Pulvis Et Umbra Sumus - We Are But Dust and Shadow

Hello!

This is a slowburn, pretty experimental, abstract and poetic, with angst, attraction and eventual romance. Harry's POV

The story came to me in two images out of nowhere, transparently pale hands that ran with electricity, and Harry's fire stored up under the surface of his skin


A/N edit:

I had an impulse to change the title, not sure where it came from, not sure why, but Here We Are - I'm so damn neurotic that I can't commit to one thing for too long


Harry was captivated.

It had started about two weeks since term had begun. He, Ron and Hermione sat in the middle of the Gryffindor table for breakfast. Ron was bleary eyed but still managed to keep up the hushed, tight-knit conversation with Hermione, a slow smile tweaking up the corner of his lips. They had both leaned in close and Hermione was giggling. Harry was staring vacantly away, sitting opposite them, eating slowly. They had been like this since they got back. He could practically reach out and touch the invisible barrier between them, the one that was easy to ignore throughout the years, but now immovable and solid. A passive guest to the scene, he felt a sick, distant yet familiar ache slide down into his stomach. Because the barrier was growing stronger, and he was becoming numb to it. He didn't doubt the latter fed the former. Especially lately. He grew more and more distant, since the war ended, retreating into himself.

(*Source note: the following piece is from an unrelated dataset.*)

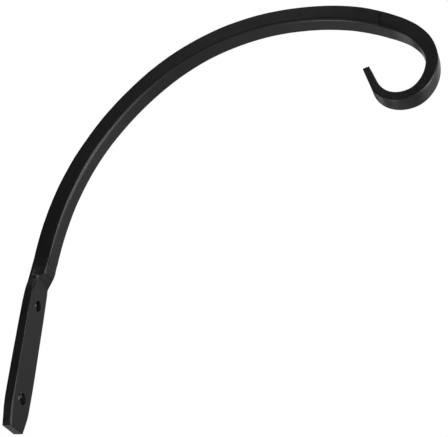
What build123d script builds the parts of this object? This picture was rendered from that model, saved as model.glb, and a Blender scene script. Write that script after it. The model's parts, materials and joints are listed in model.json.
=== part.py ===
from build123d import *

import os
from math import radians, tan

# Hanging plant bracket of square steel bar: a flat strap that screws to the wall, an arch that
# rises and reaches out from it, and a drawn-out hook that curls under the end of the arch.
# Sizes are in millimetres and angles in degrees. The wall face of the strap is the plane X = 0,
# X runs out from the wall, Z is up, and the origin lies on the wall face, midway between the two
# screw holes. Side views are drawn in x and y and stood up in the plane Y = 0.

# Square bar, with its long edges broken
bar_size = 12.7
bar_edge_break = 0.5

# Screw holes
hole_spacing = 69.85
hole_diameter = 7.1
hole_edge_break = 0.45

# Wall strap, from its toe up: a clip, the full width, a taper, a shoulder and the flare in to the bar
strap_thickness = 6.35
strap_width = 26.2
toe_below_low_hole = 21.7
toe_width = 17.6
toe_corner_round_share = 0.1
clip_above_toe = 15.8
clip_round_share = 0.3
taper_below_high_hole = 16.25
taper_round_share = 0.7
shoulder_above_high_hole = 13.25
shoulder_width = 20.8
shoulder_round_share = 0.15
flare_above_shoulder = 16.5
flare_round_share = 0.4

# Step in front of the strap, from its foot to the full bar
step_above_shoulder = 4.4
step_rise = 5.6
step_round_share = 0.48

# Arch, as turns of its outer line from the vertical
bend_above_step = 5.3
neck_angle = 1.8
rise_radius = 225.0
rise_angle = 44.6
crown_radius = 166.6
crown_angle = 67.4

# Hook, as turns of its outer line on from the arch, and its draw-out towards the tip
lead_angle = 1.9
reach_radius = 74.8
reach_angle = 29.3
drop_radius = 36.9
drop_angle = 82.5
cup_radius = 22.9
cup_angle = 114.7
tip_length = 16.5
tip_width = 9.6
tip_thickness = 4.8
taper_steps = 12

# How far a cutting shape runs past what it cuts
overrun = 5.0

toe_z = -hole_spacing / 2 - toe_below_low_hole
clip_z = toe_z + clip_above_toe
taper_z = hole_spacing / 2 - taper_below_high_hole
shoulder_z = hole_spacing / 2 + shoulder_above_high_hole
flare_z = shoulder_z + flare_above_shoulder
step_foot_z = shoulder_z + step_above_shoulder
step_top_z = step_foot_z + step_rise
bend_z = step_top_z + bend_above_step
hook_bends = (
    (crown_radius, lead_angle),
    (reach_radius, reach_angle),
    (drop_radius, drop_angle),
    (cup_radius, cup_angle),
)


def corner_radius(before, corner, after, share):
    """Radius that rounds a corner back by a share of the shorter side beside it."""
    first = Vector(*corner) - Vector(*before)
    second = Vector(*after) - Vector(*corner)
    reach = share * min(first.length, second.length)
    return reach / tan(radians(first.get_angle(second)) / 2)


def rounded_line(points, shares):
    """Edges through the points, with each corner between the ends rounded by its own share."""
    corners = zip(points, points[1:], points[2:], shares)
    radii = [corner_radius(*corner) for corner in corners]
    return FilletPolyline(*points, radius=radii).edges()


def bar_plane(outer_point, heading, thickness):
    """Plane across the bar, centred under a point of its outer line."""
    centre = outer_point + Vector(heading.Y, -heading.X) * (thickness / 2)
    return Plane(
        origin=(centre.X, 0, centre.Y),
        x_dir=(0, 1, 0),
        z_dir=(heading.X, 0, heading.Y),
    )


def neck_arc(inset):
    """Start of the arch's first bend, as far as the joint, at a depth below its outer line."""
    return JernArc((inset, bend_z), (0, 1), rise_radius - inset, -neck_angle)


def strap_side_view():
    """The strap from the side: flat on the wall, and stepping out in front to the full bar."""
    low = toe_z - overrun
    front = rounded_line(
        [
            (strap_thickness, low),
            (strap_thickness, step_foot_z),
            (bar_size, step_top_z),
            (bar_size, bend_z),
        ],
        [step_round_share, step_round_share],
    )
    outer = neck_arc(0)
    inner = neck_arc(bar_size)
    back = Polyline((strap_thickness, low), (0, low), (0, bend_z))
    joint = Line(outer @ 1, inner @ 1)
    return make_face([*back.edges(), outer, joint, inner, *front])


def strap_front_view():
    """The strap from in front: clipped toe, long taper, and the flare in to the bar's width."""
    top = bend_z + rise_radius * radians(neck_angle) + overrun
    side = rounded_line(
        [
            (bar_size / 2, top),
            (bar_size / 2, flare_z),
            (shoulder_width / 2, shoulder_z),
            (strap_width / 2, taper_z),
            (strap_width / 2, clip_z),
            (toe_width / 2, toe_z),
            (0, toe_z),
        ],
        [
            flare_round_share,
            shoulder_round_share,
            taper_round_share,
            clip_round_share,
            toe_corner_round_share,
        ],
    )
    middle = Polyline((0, toe_z), (0, top), (bar_size / 2, top))
    half = make_face([*side, *middle.edges()])
    return half + mirror(half, Plane.YZ)


def screw_hole():
    """Drill along X at the origin, with its edge broken in front of the strap."""
    depth = strap_thickness + 2 * overrun
    drill = Pos(Z=strap_thickness / 2) * Cylinder(hole_diameter / 2, depth)
    chamfer_depth = hole_edge_break + overrun
    edge_break = Pos(Z=strap_thickness - hole_edge_break) * Cone(
        hole_diameter / 2,
        hole_diameter / 2 + chamfer_depth,
        chamfer_depth,
        align=(Align.CENTER, Align.CENTER, Align.MIN),
    )
    return Rot(Y=90) * (drill + edge_break)


def wall_strap():
    """Strap drilled for its screws, with the forged shoulder and the neck of full bar above it."""
    flank = extrude(Plane.XZ * strap_side_view(), strap_width, both=True)
    front = extrude(Plane.YZ * strap_front_view(), 2 * bar_size, both=True)
    body = flank & front
    joint = body.faces().sort_by(Axis.Z)[-1]
    toe = body.faces().sort_by(Axis.Z)[0]
    smooth = body.edges().filter_by(Axis.X) + body.edges().filter_by(Axis.Y) - toe.edges()
    body = chamfer(body.edges() - smooth - joint.edges(), bar_edge_break)
    for side in (-1, 1):
        body -= Pos(Z=side * hole_spacing / 2) * screw_hole()
    return body


def arch_bar():
    """Square bar bent through two tangent arcs."""
    neck = neck_arc(0)
    start = bar_plane(neck @ 1, neck % 1, bar_size)
    middle = neck_arc(bar_size / 2)
    rise = JernArc(middle @ 1, middle % 1, rise_radius - bar_size / 2, neck_angle - rise_angle)
    crown = JernArc(rise @ 1, rise % 1, crown_radius - bar_size / 2, -crown_angle)
    path = Plane.XZ * Wire([rise, crown])
    section = chamfer(Rectangle(bar_size, bar_size).vertices(), bar_edge_break)
    return sweep(start * section, path=path)


def hook_line():
    """The hook's outer line, which ends the arch's crown and bends on three times to the tip."""
    rise = JernArc((0, bend_z), (0, 1), rise_radius, -rise_angle)
    crown = JernArc(rise @ 1, rise % 1, crown_radius, -crown_angle)
    bends = [crown]
    for radius, turn in hook_bends:
        bends.append(JernArc(bends[-1] @ 1, bends[-1] % 1, radius, -turn))
    cup_end = bends[-1] @ 1
    tip = Line(cup_end, cup_end + (bends[-1] % 1) * tip_length)
    return Wire([*bends[1:], tip])


def hook_side_view(outer):
    """The hook from the side, its thickness drawn out evenly from the bar's to the tip's."""
    points = []
    for step in range(taper_steps + 1):
        share = step / taper_steps
        thickness = bar_size + (tip_thickness - bar_size) * share
        heading = outer.tangent_at(share)
        points.append(outer.position_at(share) + Vector(heading.Y, -heading.X) * thickness)
    inner = Spline(points, tangents=(outer % 0, outer % 1))
    root = Line(outer @ 0, inner @ 0)
    tip = Line(outer @ 1, inner @ 1)
    return make_face([*outer.edges(), tip, inner, root])


def tip_narrowing(outer):
    """What comes off one side, seen from above: nothing at the foot of the cup, most at the tip."""
    foot = outer.edges()[-2].arc_center.X
    tip = outer @ 1
    edge = TangentArc((foot, bar_size / 2), (tip.X, tip_width / 2), tangent=(-1, 0))
    beyond = Line(edge @ 1, (edge @ 1) + (edge % 1) * overrun)
    far = beyond @ 1
    outside = Polyline(far, (far.X, bar_size), (foot, bar_size), (foot, bar_size / 2))
    depth = overrun + tip.Y - bend_z
    return Pos(Z=bend_z) * extrude(make_face([edge, beyond, *outside.edges()]), depth)


def end_edges(body, outer_point, heading, thickness):
    """Edges of the flat face that closes a bar at a point of its outer line."""
    centre = bar_plane(outer_point, heading, thickness).origin
    return body.faces().sort_by_distance(centre)[0].edges()


def hook_curl():
    """Bar drawn out to a thin square-cut tip, narrowed at its sides and curled in under the arch."""
    outer = hook_line()
    body = extrude(Plane.XZ * hook_side_view(outer), bar_size / 2, both=True)
    narrowing = tip_narrowing(outer)
    body -= narrowing
    body -= mirror(narrowing, Plane.XZ)
    root = end_edges(body, outer @ 0, outer % 0, bar_size)
    tip = end_edges(body, outer @ 1, outer % 1, tip_thickness)
    smooth = body.edges().filter_by(Axis.Y) + body.edges().filter_by(Axis.Z)
    return chamfer(body.edges() - smooth - root - tip, bar_edge_break)


nodes = {
    "wall_strap": wall_strap(),
    "arch_bar": arch_bar(),
    "hook_curl": hook_curl(),
}
os.makedirs("parts", exist_ok=True)
for name, shape in nodes.items():
    export_step(shape, f"parts/{name}.step")
    print(name, "volume", round(shape.volume), "mm3")
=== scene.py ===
import json
import math

import bmesh
import bpy
from mathutils import Matrix, Vector, noise


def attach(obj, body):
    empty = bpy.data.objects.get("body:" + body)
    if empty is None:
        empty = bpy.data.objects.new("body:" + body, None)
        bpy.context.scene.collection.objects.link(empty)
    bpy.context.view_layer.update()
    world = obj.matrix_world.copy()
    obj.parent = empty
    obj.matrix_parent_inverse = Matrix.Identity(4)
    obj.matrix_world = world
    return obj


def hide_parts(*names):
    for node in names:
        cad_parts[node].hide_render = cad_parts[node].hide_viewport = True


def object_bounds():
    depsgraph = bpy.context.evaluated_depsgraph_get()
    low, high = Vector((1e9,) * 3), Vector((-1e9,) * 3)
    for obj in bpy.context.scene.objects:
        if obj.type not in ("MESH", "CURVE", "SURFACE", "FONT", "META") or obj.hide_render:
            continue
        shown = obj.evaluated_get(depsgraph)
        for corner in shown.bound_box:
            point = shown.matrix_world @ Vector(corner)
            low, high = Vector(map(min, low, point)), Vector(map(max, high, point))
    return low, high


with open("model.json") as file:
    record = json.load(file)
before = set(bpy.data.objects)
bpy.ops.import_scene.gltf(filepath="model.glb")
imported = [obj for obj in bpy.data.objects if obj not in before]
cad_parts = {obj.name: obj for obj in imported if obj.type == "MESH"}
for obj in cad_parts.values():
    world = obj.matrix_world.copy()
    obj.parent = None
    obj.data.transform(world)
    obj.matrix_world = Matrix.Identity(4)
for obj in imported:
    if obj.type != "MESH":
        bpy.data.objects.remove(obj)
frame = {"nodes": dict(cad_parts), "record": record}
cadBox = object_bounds()
print("frame loaded:", ", ".join(sorted(frame["nodes"])))

mm = 0.001
mounts = {mount["name"]: mount for mount in frame["record"]["mounts"]}
screws = mounts["wall_screws"]["dims"]  # spacing and radius of the two holes, in mm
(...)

He was more withdrawn than ever. He was not spite and resentment and explosive anger, as he had been in the past when he'd feel isolated. Instead, he ghosted through conversations and classes, he was vacant smiles and stares, he was short replies and absent attention. And his friends let him. They gave him space, soft words of support and quiet company. Every day he sleep-walked through the school, yet entirely awake, body automatic. He took quieter and secretive routes and felt himself smile politely at adoring, insistent fans. And every night he felt himself curling and hollowing into himself, buried deep within his own mind. It was as if part of him died.

The first night back, the trio took in the surrounds. Stale and warm familiarity – fire lit rooms and raucous laughs filling up tall ceilings and the smell of old books, cooked food and rain-soaked long lawns. And the alienating difference – of empty seats and broken groups, tentative smiles and tears, hesitance. Post-War Hogwarts. Less than half of their year had returned after the war. An abundance of Gryffindors, Ravenclaws and Hufflepuffs. Ron was not surprised not many Slytherins returned, he made familiar comments and scoffs. Hermione stopped frowning half-sadly and half-confused after a few days, and sunk into normalcy. Yet Harry felt their absence.

Two weeks in. At breakfast, his gaze shifted to Hermione's left side, where he could get a clear view of the Slytherin table, framing out the couple. There was a noticeable change – only a handful of Slytherins in their year. They huddled, with an air of gang-like camaraderie, leaning into a quiet conversation. Broken off slightly, from the loud bustling and movement of the Hogwarts breakfast scene, yet Harry could see they took comfort in each other. There was one exception.

The blonde was turned away from his gaze, as he had turned away from the scene. Hunched in, shoulders stiff and pulled into himself, head ducked. He was bordering the rest of the group, yet there was a noticeable and inarguable gap that separated him from them. Harry could see his back muscles tightly-drawn and contracting stiffly through his thin school shirt. As he watched, the boy drew a pale hand slowly, controlled, through normally incorruptibly neat hair. It mussed up slightly. A particular stray lock arched upwards, quivered in soft breeze, and shone off white morning light. It danced slightly, and defied gravity by sticking up. Harry's gaze captured it. And, achingly slow, it gave way and bent and leaned into place. A slow-burning lump slid down his throat and sat in Harry's stomach.

He felt a warm hand on his. He jerked, relaxed his gaze and met Hermione's. "What is it?"

Blank, he was entirely blank, and then he jerked his head again. "Nothing. What - what were you saying?" he said.

He felt himself nod and smile at the right points of the light conversation, and took in enough to give short replies. While his body tuned into the interaction, his mind was elsewhere.

Harry was unnerved slightly. A stiff figure shadowed his mind. Where Draco was normally the centre of noise and commotion at the Slytherin table, he was distinctly separate. He could flicker through countless memories, identical scenarios where Malfoy would be leading, effortlessly drawing in attention, his sneer fixed in place. The Slytherins seemed to orbit him. That familiar scene, of Malfoy talking animatedly, or calling snidely across the echoing Hall, or gesturing with loose waving arms and a wild smile, a unreserved barking laugh, always surrounded by appreciative onlookers. That did not exist in the same place with this strung-up, hunched boy.

Harry shadowed his friends that day, in the backseat of a classroom and the floor of a warmly-lit common room. But he couldn't quite shake off that lingering image, an unfamiliar person, but entirely familiar predicament. A burdened, wasted boy, cast alone.